The Toronto Raptors got their first NBA Finals appearance off to a perfect start with a 118-109 win over the Golden State Warriors in Game 1 on Thursday night. The game, in many ways, was not as close as that score would indicate. The Raptors were the better, more aggressive team in just about every facet. They got the surprise performances an underdog needs — 52 combined points for Pascal Siakam and Marc Gasol. They smothered the Warriors on defense, particularly Stephen Curry, even though he still wound up with 34 points. 

In gritty Warriors fashion, the game stayed close enough the whole way, but every time Golden State threatened to put a run together, the Raptors had the answer. Now they have a 1-0 lead and still hold home-court advantage heading into Game 2 on Sunday. 

Here are four main takeaways from Toronto’s Game 1 victory. 

1. Is Pascal Siakam serious?

There are NBA Finals debuts, and then there is what Siakam did in Game 1 — 32 points, eight rebounds, five assists, two blocks and a steal on an incredible 14-of-17 shooting. At one point he made 11 straight shots from the field. Normally a corner 3-point shooter, he hit two above-the-break 3s in the first half and it was right about then that you knew it was his night. 

Siakam is so good with floaters and runners and creative finishes. He picked his spots to beat the defense back and attack early. He was a monster defensively, as were all of the Raptors, switching and doubling everywhere, the rotations absolutely on point. In the closing stretch of the game, he did this to Draymond Green, who was completely outplayed by Siakam in what was billed as a pivotal matchup coming into this series:

Is it too early to start the Siakam-for-MVP train?

2. Steph Curry needs more help

Curry finished with 34 points, five assists and five rebounds on 8-of-18 shooting including 4 of 9 from deep, but it never really felt like he got going. He drew a lot of contact and got to the line 14 times, a handful of which came courtesy of some overzealous Raptors fouls on the perimeter while they were in the bonus, but this game was a glaring example of why the Warriors ARE NOT BETTER WITHOUT KEVIN DURANT. 

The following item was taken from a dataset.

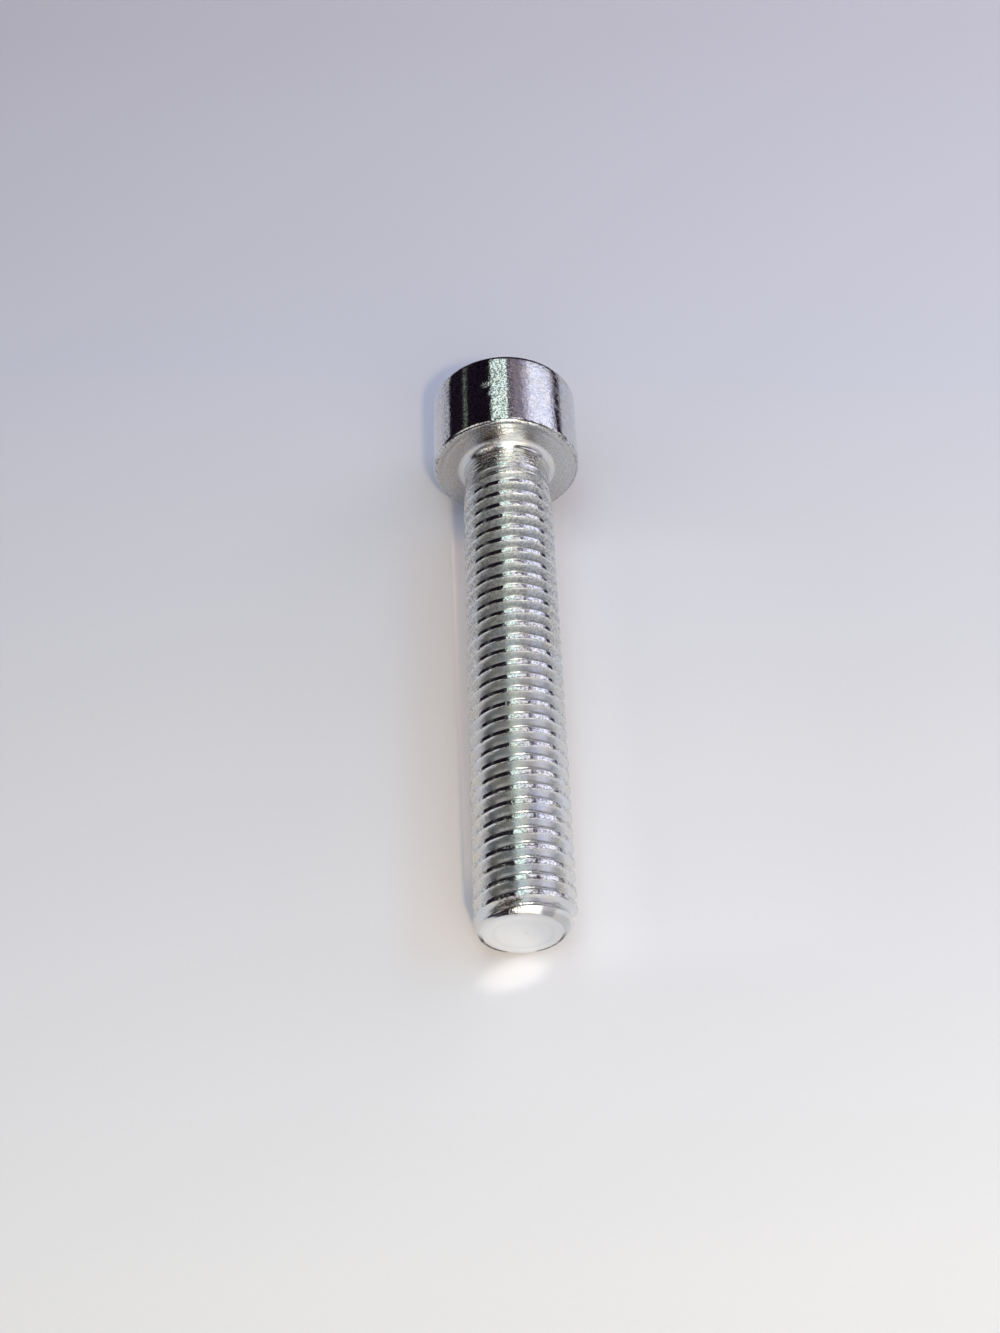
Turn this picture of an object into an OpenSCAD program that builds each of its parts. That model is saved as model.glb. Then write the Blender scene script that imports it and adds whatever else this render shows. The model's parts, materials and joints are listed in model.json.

Curry was hounded all night long. He saw double team after double team. He was trapped hard on pick and rolls. He got his points, yes, but those points didn’t become exponential in the way that they often do, igniting the whole offense as he breaks down the foundation of the defense. Toronto kept Curry contained pretty much to his own production, and when that’s the case, and he’s not creating easy offense for Klay Thompson and Draymond Green and everyone else, that’s when you need Durant, who doesn’t need anyone’s help to score, to just flat-out play wingman with Curry, particularly in the half court. 

Thompson got it going in stretches and finished with a decent 21 points, but Green was nowhere near the player we saw against Portland, on either end of the floor. That should have been expected. The Raptors have way better players, and thus tougher matchups for Green, on both ends, than the Blazers. He was not going to come into this series and look like a Hall-of-Fame point guard and shot-blocking ball-hawking machine, but he needs to be way more effective than he was in scoring 10 points while not providing much defensive resistance on Thursday. 

Besides those three, no other Warrior scored in double figures. 

3. The old Marc Gasol

Gasol was brilliant in Game 1, posting 20 points and seven boards on 6-of-10 shooting. He banged 3s when Golden State left him open. He made so many smart passes to keep the offense moving for Toronto, which collectively made the extra pass for great shots all night. 

But it was Gasol’s defense that stole the show. Gasol was the man often tagged as the trapper on Curry in the pick and roll, and he was incredible, turning back the clock to his Defensive Player of the Year days by keeping Curry from turning the corner and trapping him relentlessly. Gasol baited Curry into a couple turnovers and tied him up on another possession. That was vintage Gasol and it couldn’t have come at a better time. 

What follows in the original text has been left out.